One last "we each have different tastes": There was a script submitted by a very talented female writer- (I won’t mention her name or the title because I’m paranoid about being tortured by other writers looking for material for their new scripts) -it was a finalist in the comedy division of last year’s Austin Film Festival. I’m not exactly sure how many entries were in the comedy division (there are thousands in the entire contest). So the writer placed in the top five out of hundreds, maybe thousands of scripts. This same script was entered in Screenplayoff (a very innovative screenwriting contest) which has every script placed into sixteen-script brackets.
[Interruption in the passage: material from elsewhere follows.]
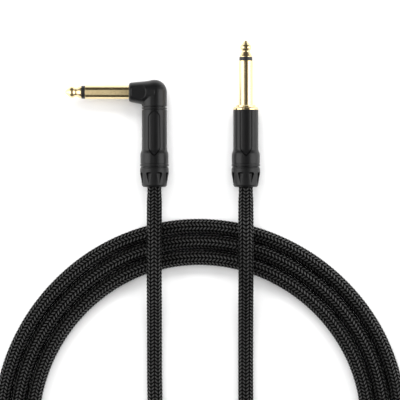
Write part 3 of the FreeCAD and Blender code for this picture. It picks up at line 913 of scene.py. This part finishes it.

Then, from each bracket, around five scripts are chosen to compete in a NCAA Final Four type of head-to-head competition. This script that I’m speaking of did not even place in the top five out of sixteen. Yet, it placed in the top five out of possibly thousands in the Austin Film Festival. Is Screenplayoff that much more competitive as a contest? Of course not. It was simply a different reader with a different sensibility. Again, some people didn’t like Schindler’s List.

So, what limited wisdom have I imparted? People don’t know shit, and anyone who claims to, knows less. And since I seem to be making claims, I probably know less.